Zur Entscheidung über die zulässige Beschwerde ist der für die Hauptsache zuständige Senat in entsprechender Anwendung der §§ 305 a Abs. 2, 464 Abs. 3 Satz 3 StPO, 59 Abs. 5 JGG, 8 Abs. 3 Satz 2 StrEG berufen.
Das Rechtsmittel ist begründet. Dem Angeklagten ist -unter Aufhebung der angefochtenen Entscheidung -antragsgemäß der bisherige Wahlverteidiger als Pflichtverteidiger beizuordnen.
Die Bestellung eines Verteidigers im Revisionsverfahren richtet sich nach § 140 Abs. 2 StPO (Meyer-Goßner StPO 49. Aufl. § 140 Rdnr. 8, 29 mwN), im jugendgerichtlichen Verfahren -wie hier -in Verbindung mit § 68 JGG. Danach ist die Verteidigung als notwendig anzusehen, wenn ersichtlich ist, dass sich der Beschuldigte nicht selbst verteidigen kann oder wenn wegen der Schwere der Tat oder der Schwierigkeit der Sach- oder Rechtslage die Mitwirkung eines Verteidigers geboten erscheint.
Während die Schwere der Tat oder die Schwierigkeit der Sache in tatsächlicher Hinsicht die Bestellung eines Verteidigers nicht gebieten, bestehen konkrete Anhaltspunkte dafür, dass der jugendliche Angeklagte nicht in der Lage ist, sich selbst zu verteidigen. Dies leitet sich nicht aus der Komplexität des Revisionsrechts und der daraus resultierenden allgemein vorhandenen Schwierigkeit, eine Revision zu begründen, her. Denn die in § 345 Abs. 2 StPO vorgesehene Möglichkeit, die Revisionsanträge und ihre Begründung zu Protokoll der Geschäftsstelle zu erklären, wird vom Gesetz als gleichwertig erachtet (OLG Hamm NStZ 1982, 345; OLG Koblenz wistra 1983, 122).

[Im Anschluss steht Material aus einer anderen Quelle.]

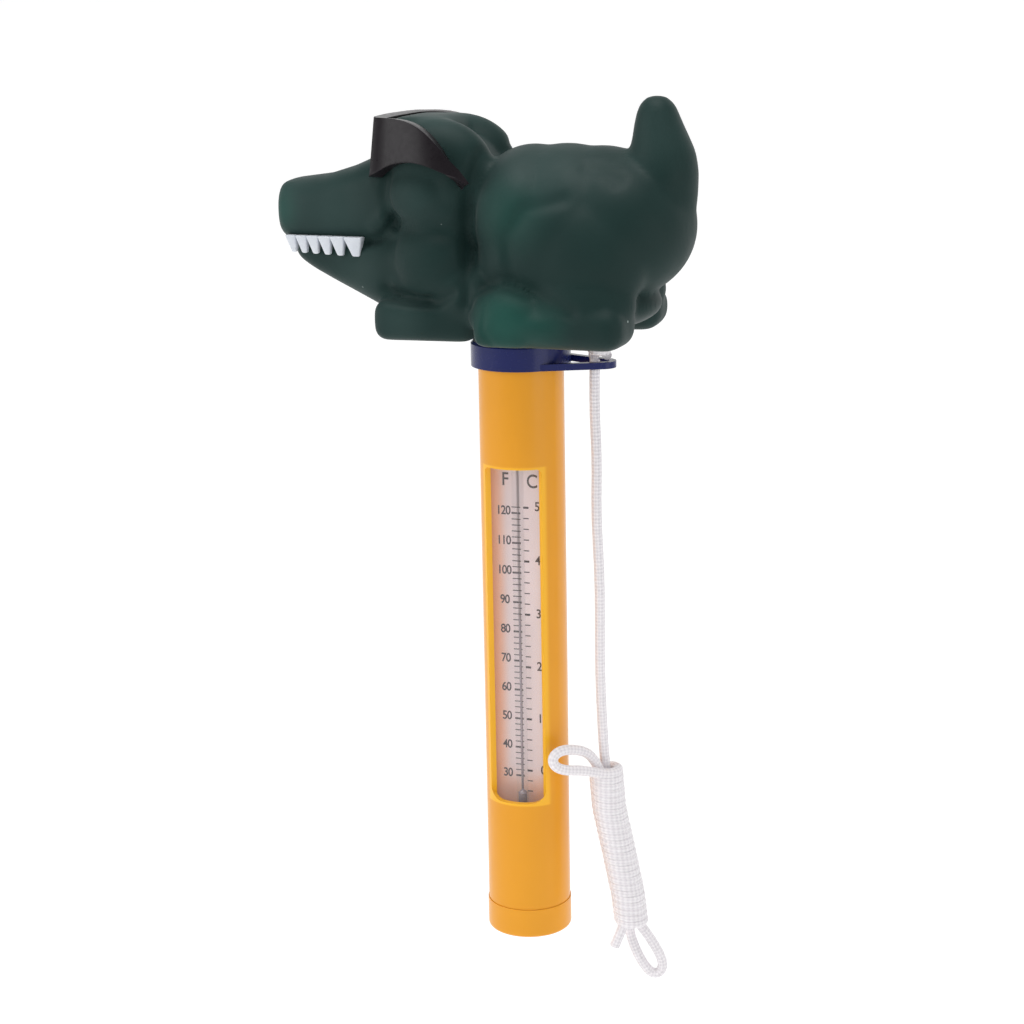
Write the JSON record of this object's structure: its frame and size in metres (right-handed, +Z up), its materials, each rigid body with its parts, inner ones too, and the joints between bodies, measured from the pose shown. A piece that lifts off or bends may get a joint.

Für die Entscheidung des Senats war vielmehr der Umstand maßgebend, dass es sich bei dem Angeklagten um einen Jugendlichen mit erheblichen Defiziten im Bereich der schulischen Ausbildung und im Sozialverhalten handelt. Jedenfalls zur Erhebung einer Verfahrensrüge und der schwerpunktmäßig die Rechtsfolgen betreffenden Sachrüge -wie in der Rechtfertigungsschrift des Wahlverteidigers vom 25.04.2006 ausgeführt -war die Mitwirkung eines Verteidigers geboten, weil insoweit Erwägungen zur persönlichen Entwicklung des Angeklagten notwendigerweise anzustellen waren, deren Darlegung gegenüber dem Urkundsbeamten der Geschäftsstelle den Angeklagten überfordert hätte. Um dem Gebot eines fairen Verfahrens zu entsprechen, war dem Angeklagten für das noch nicht abgeschlossene Revisionsverfahren der Pflichtverteidiger zu bestellen.
III.
Die Kostenentscheidung beruht auf einer entsprechenden Anwendung des § 467 Abs. 1 StPO.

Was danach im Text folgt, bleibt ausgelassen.